### RECORDS SUPPLIED

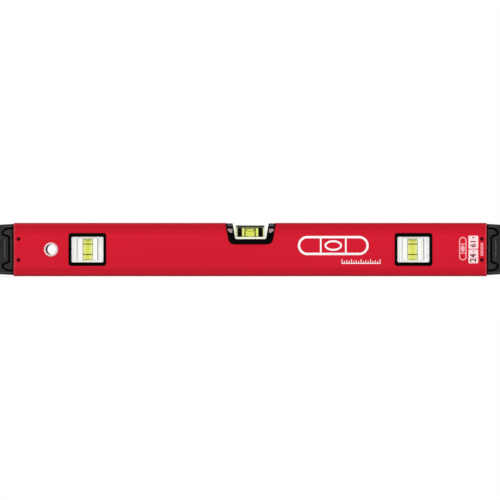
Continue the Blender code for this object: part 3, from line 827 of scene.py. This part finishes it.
# ------------------------------------------------------------------ plumb vials
for s in ("left", "right"):
    x = PLUMB[s]
    for sy, face in ((-1, "front"), (1, "rear")):
        W, H = 19.5, 15.58
        sec = [
            (W, H, 1.7, 9.0),
            (W, H, 1.7, 14.0),
            (W + 0.06, H + 0.06, 1.75, 14.4),
            (W + 0.22, H + 0.22, 1.9, 14.7),
            (W + 0.5, H + 0.5, 2.1, 14.88),
            (W + 1.0, H + 1.0, 2.3, 14.96),
        ]
        OW, OH = 23.0, 20.1
        for k in range(7):
            a = math.radians(90 * k / 6)
            sec.append((OW - 1.5 + 1.5 * math.sin(a), OH - 1.5 + 1.5 * math.sin(a), 3.3, 13.62 + 1.34 * math.cos(a)))
        sec += [
            (WIN_W - 0.3, WIN_H - 0.3, 2.1, 13.62),
            (WIN_W - 0.3, WIN_H - 0.3, 2.1, 9.0),
        ]
        piece(
            f"{s}_plumb_frame_{face}",
            rect_ring(x + FX[s], MID_Z, [(a, b, r, sy * t) for a, b, r, t in sec], 8),
            BLACK,
            nodes=(f"{s}_plumb_bezel_{face}",),
            slot="bezel_plastic",
            smooth=50,
        )
    oW, oH, oR = WIN_W - 0.3, WIN_H - 0.3, 2.1
    half = [
        (oW, oH, oR, 8.4),
        (oW - 0.3, oH - 0.3, oR, 8.7),
        (17.1, 15.2, 1.3, 8.7),
        (16.6, 14.9, 1.0, 8.3),
        (16.5, 14.8, 1.0, 6.6),
        (16.2, 14.5, 0.9, 6.3),
        (14.6, 13.52, 0.8, 6.3),
        (14.3, 13.44, 0.8, 6.05),
        (13.25, 13.38, 0.5, 5.2),
        (13.2, 13.35, 0.5, 4.8),
    ]
    sec = [(a, b, r, y) for a, b, r, y in half] + [(a, b, r, -y) for a, b, r, y in reversed(half)]
    piece(f"{s}_plumb_reflector", rect_ring(x + FX[s], MID_Z, sec, 6), WHITE, nodes=(f"{s}_plumb_holder",), slot="white_plastic", smooth=30)

    blk = raw(f"{s}_plumb_acrylic", box(x - 12.5, x + 12.0, -7.8, 7.8, MID_Z - 13.1, MID_Z + 13.1))
    finish_piece(blk, ACRYLIC, ROOT, (f"{s}_plumb_block",), "clear_acrylic", bevel=0.6, seg=3, angle=30)

    prof = [(0, -12.3), (5.95, -12.3), (6.35, -12.15), (6.52, -11.8)]
    prof += [(6.52 + 0.06 * (1 - (t / 11.8) ** 2), t) for t in [-10 + 2 * k for k in range(11)]]
    prof += [(6.52, 11.8), (6.35, 12.15), (5.95, 12.3), (0, 12.3)]
    piece(f"{s}_plumb_liquid", revolve(prof, "Z", (x, 0, MID_Z), 72), FLUID_P, nodes=(f"{s}_plumb_fluid",), slot="vial_fluid", smooth=60)
    for z, where in ((6.6, "upper"), (-6.15, "lower")):
        sec = [(6.1, z - 0.42), (6.1, z + 0.42), (6.2, z + 0.52), (6.46, z + 0.52), (6.46, z - 0.52), (6.2, z - 0.52)]
        piece(f"{s}_plumb_ring_{where}", revolve(sec, "Z", (x, 0, MID_Z), 72, True), RINGS, nodes=(f"{s}_plumb_line_{where}",), slot="vial_line", smooth=50)
    for sg, where in ((1, "top"), (-1, "bottom")):
        sec = [(0, sg * 12.4), (5.9, sg * 12.4), (6.1, sg * 12.55), (6.1, sg * 12.95), (5.9, sg * 13.05), (0, sg * 13.05)]
        piece(f"{s}_plumb_stopper_{where}", revolve(sec, "Z", (x, 0, MID_Z), 72), PLUG, nodes=(f"{s}_plumb_plug_{where}",), slot="clear_acrylic", smooth=50)
    lo, hi = node_box(f"{s}_plumb_bubble")
    zt = hi.z + 0.15
    prof = [(0, -2.1), (1.5, -2.06), (3.0, -1.9), (4.2, -1.55), (5.0, -1.1), (5.3, -0.7), (5.25, -0.35), (4.9, -0.1), (4.3, 0.0), (0, 0.02)]
    prof = [(r, t) for r, t in prof]
    zc = zt
    piece(f"{s}_plumb_air", revolve(prof, "Z", (x, 0, zc), 64), BUBBLE_P, s + "_plumb_bubble_body", (f"{s}_plumb_bubble",), slot="vial_bubble", smooth=80, wn=False)

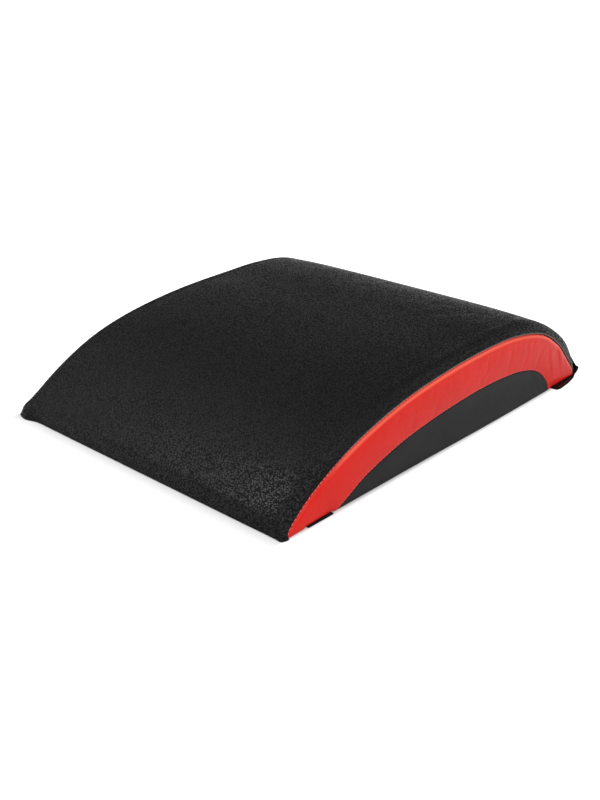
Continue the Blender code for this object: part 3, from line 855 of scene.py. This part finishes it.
def make_base(material):
    """The non-slip fabric under the foam."""
    edge = HALF - SHELL - GAP
    xs = np.linspace(-edge, edge, 121)
    ys = np.linspace(BASE_FRONT, BASE_REAR, 181)
    x, y = np.meshgrid(xs, ys)
    lower = np.stack([x, y, base_height(x, y)], -1)
    upper = lower + np.array([0, 0, SHELL])
    points, faces = closed(upper, lower)
    new_piece("base_fabric_panel", points, faces, "mat", material, ["base_panel"])


def make_strip(material):
    """The grip strip, with rounded edges."""
    low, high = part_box("front_grip_strip")
    thick = high.z - low.z
    section = []
    for y, start in ((STRIP_REAR - thick / 2, -90), (STRIP_FRONT + thick / 2, 90)):
        section.extend(arc((y, thick / 2), thick / 2, start, start + 180, 7))
    xs = np.linspace(-STRIP_HALF, STRIP_HALF, 121)
    rows = np.array([[(x, y, z) for y, z in section + section[:1]] for x in xs])
    rows, columns = rows.reshape(len(xs), -1, 3), len(section) + 1
    faces = grid_faces(len(xs), columns)
    faces.append(tuple(range(columns - 1)))
    faces.append(tuple(reversed(range((len(xs) - 1) * columns, len(xs) * columns - 1))))
    new_piece("grip_strip", rows, faces, "mat", material, ["front_grip_strip"])


def flap_line():
    """Side-view centreline of the hem and flap, from the hem's top edge to the flap's free edge."""
    hem = [(DEPTH + reach, height) for reach, height in HEM_PATH]
    turn = [(FOLD_LINE - 0.0020, 0.0010), (FOLD_LINE - 0.0060, FLAP_THICKNESS / 2 + 0.0001)]
    flat = [(y, FLAP_THICKNESS / 2) for y in np.linspace(FOLD_LINE - 0.0110, FLAP_EDGE - FLAP_PROUD, 8)]
    return smooth(hem + turn + flat, 30)


def overhang(y):
    """How far the flap stands out past the mat's sides, from the fold to its free edge."""
    shares, overs = zip(*FLAP_OVERHANG_SHARES)
    reach = np.clip((FOLD_LINE - y) / (FOLD_LINE - FLAP_EDGE), 0, 1)
    return FLAP_OVERHANG * np.interp(reach, shares, overs)


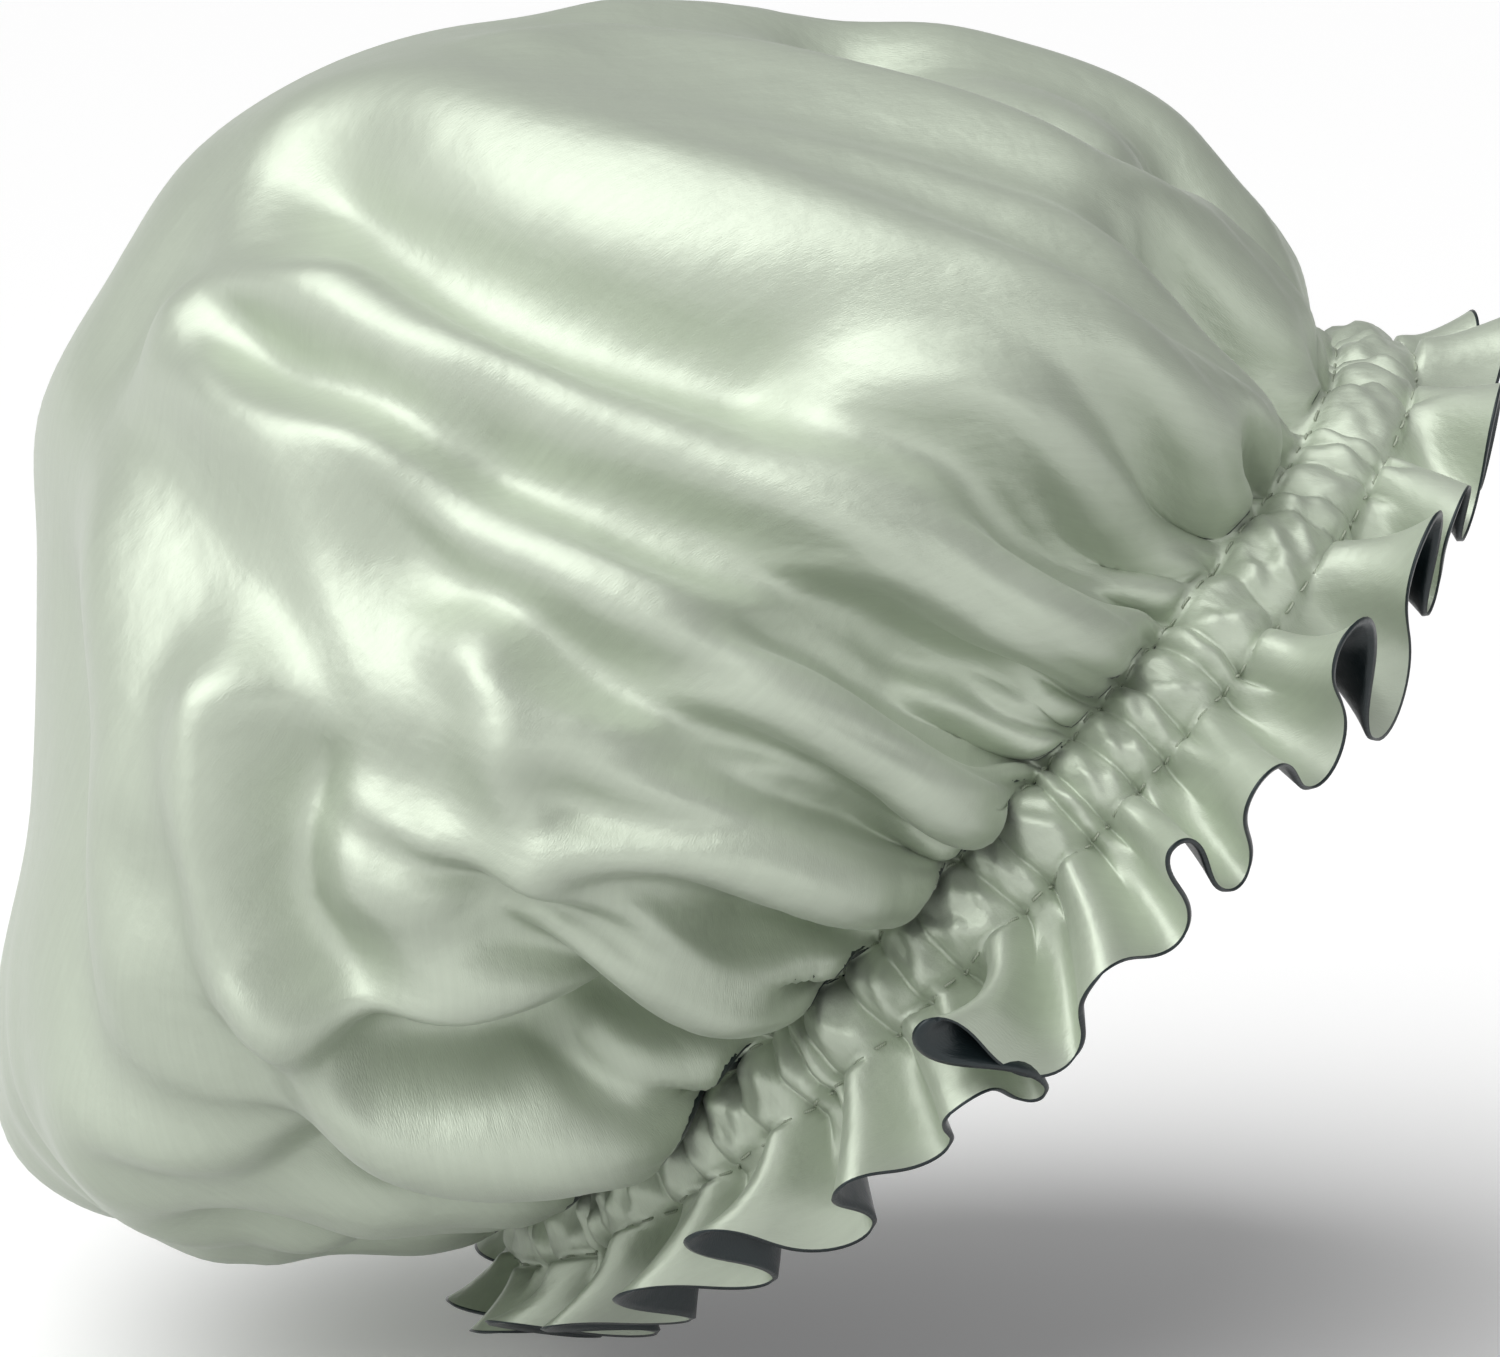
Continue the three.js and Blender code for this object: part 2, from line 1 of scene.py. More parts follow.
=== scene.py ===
"""The looks of a satin hair bonnet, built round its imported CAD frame.

The bonnet is two circles of satin sewn back to back at the hem, gathered by an elastic in a stitched casing,
with a fluted ruffle past the casing. Lengths are metres. Places on the cloth are an angle round the head
opening, 0 at the forehead and minus on the side that faces -Y, and a share of the way along the cloth.
"""

import math

import bpy
import numpy as np
from bpy.props import FloatProperty, FloatVectorProperty, IntProperty, PointerProperty
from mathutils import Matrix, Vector


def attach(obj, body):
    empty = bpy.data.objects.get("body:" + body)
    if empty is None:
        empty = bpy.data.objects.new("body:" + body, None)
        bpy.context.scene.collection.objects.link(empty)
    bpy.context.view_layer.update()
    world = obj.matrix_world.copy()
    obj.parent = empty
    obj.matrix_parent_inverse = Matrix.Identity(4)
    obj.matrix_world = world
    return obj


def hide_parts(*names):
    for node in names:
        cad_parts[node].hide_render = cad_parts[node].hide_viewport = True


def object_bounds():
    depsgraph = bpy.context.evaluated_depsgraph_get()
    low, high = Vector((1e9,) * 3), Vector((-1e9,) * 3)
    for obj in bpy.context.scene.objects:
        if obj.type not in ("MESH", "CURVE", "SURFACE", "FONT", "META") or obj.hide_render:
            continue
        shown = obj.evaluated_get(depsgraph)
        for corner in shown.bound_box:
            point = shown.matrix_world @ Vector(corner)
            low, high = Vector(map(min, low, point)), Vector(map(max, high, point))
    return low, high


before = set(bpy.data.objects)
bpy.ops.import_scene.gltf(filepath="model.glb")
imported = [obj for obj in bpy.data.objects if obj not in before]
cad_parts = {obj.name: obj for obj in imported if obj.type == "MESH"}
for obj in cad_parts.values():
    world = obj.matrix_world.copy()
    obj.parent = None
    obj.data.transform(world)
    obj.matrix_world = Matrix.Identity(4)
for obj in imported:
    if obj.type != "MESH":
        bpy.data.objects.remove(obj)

bl_info = {
    "name": "Satin hair bonnet",
    "version": (1, 0, 0),
    "blender": (4, 5, 0),
    "location": "View3D > Sidebar > Bonnet",
    "description": "Makes the satin, the stitches and the finish of a gathered hair bonnet",
    "category": "Add Mesh",
}

CAD_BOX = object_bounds()
TURN = 2 * math.pi
MM = 0.001

# Crest of each flute of the ruffle, from the nape round the side that faces -Y to the forehead and back:
# [degrees, swing share, outward lean at the hem in degrees before LEAN_SHARE, skew at the hem in degrees].
FLUTES = np.array([
    [-176, 1.00, 6, 3], [-162, 1.20, -4, 2], [-149, 0.85, 10, -4], [-137, 1.25, -2, -6],
    [-127, 0.80, 6, -4], [-117, 1.20, 20, -3], [-108, 0.90, -4, 0], [-100, 0.75, -10, 2],
    [-90, 1.36, 40, -4], [-82, 0.70, -8, -1], [-75, 1.15, 18, 2], [-66, 0.85, 0, 1],
    [-56, 1.25, 8, 3], [-44, 1.12, 2, 4], [-31, 0.90, -6, -3], [-17, 1.05, -2, -4],
    [-3, 1.15, -12, 3], [12, 0.95, 0, 0], [27, 1.05, 6, 2], [42, 1.00, 14, -2],
    [57, 1.05, 4, 1], [72, 1.00, 16, 2], [87, 1.10, 6, -2], [102, 0.95, 12, 1],
    [117, 1.10, 4, 3], [132, 0.95, 8, -1], [149, 1.05, 6, 2], [167, 0.95, 2, 0],
])
FLUTE_COUNT = len(FLUTES)

# The bag's outline on the plane of symmetry: [share of the way to the pole, share of the opening's radius,
# share of the reach, share of the depth], and half its width: [share of the way, share of the radius, share
# of the half width].
FRONT_OUTLINE = np.array([
    [0, 1, 0, 0], [0.1, 0, 0.945, 0.143], [0.2, 0, 1.005, 0.295], [0.32, 0, 0.905, 0.465],
    [0.46, 0, 0.72, 0.63], [0.6, 0, 0.512, 0.785], [0.71, 0, 0.333, 0.912], [0.84, 0, 0.052, 1.004],
    [0.9, 0, -0.09, 1.022], [1, 0, -0.311, 0.992],
])
BACK_OUTLINE = np.array([
    [0, 1, 0, 0], [0.06, 0, 0.732, 0.046], [0.13, 0, 0.797, 0.108], [0.22, 0, 0.896, 0.202],
    [0.33, 0, 1.012, 0.337], [0.41, 0, 1.006, 0.462], [0.49, 0, 0.927, 0.552], [0.61, 0, 0.756, 0.655],
    [0.7, 0, 0.653, 0.736], [0.81, 0, 0.522, 0.85], [0.91, 0, 0.397, 0.957], [1, 0, 0.224, 0.992],
])
SIDE_OUTLINE = np.array([
    [0, 1, 0], [0.1, 0, 0.914], [0.25, 0, 1], [0.4, 0, 0.971], [0.55, 0, 0.843], [0.7, 0, 0.643],
    [0.85, 0, 0.357], [1, 0, 0],
])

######

GOAL OF THE EXERCISE:
Extract, word for word, every line beginning with the one that holds "obj.parent = None" and concluding with the one that holds "bpy.data.objects.remove(obj)". Include both of those lines.

TASK RESULT:
    obj.parent = None
    obj.data.transform(world)
    obj.matrix_world = Matrix.Identity(4)
for obj in imported:
    if obj.type != "MESH":
        bpy.data.objects.remove(obj)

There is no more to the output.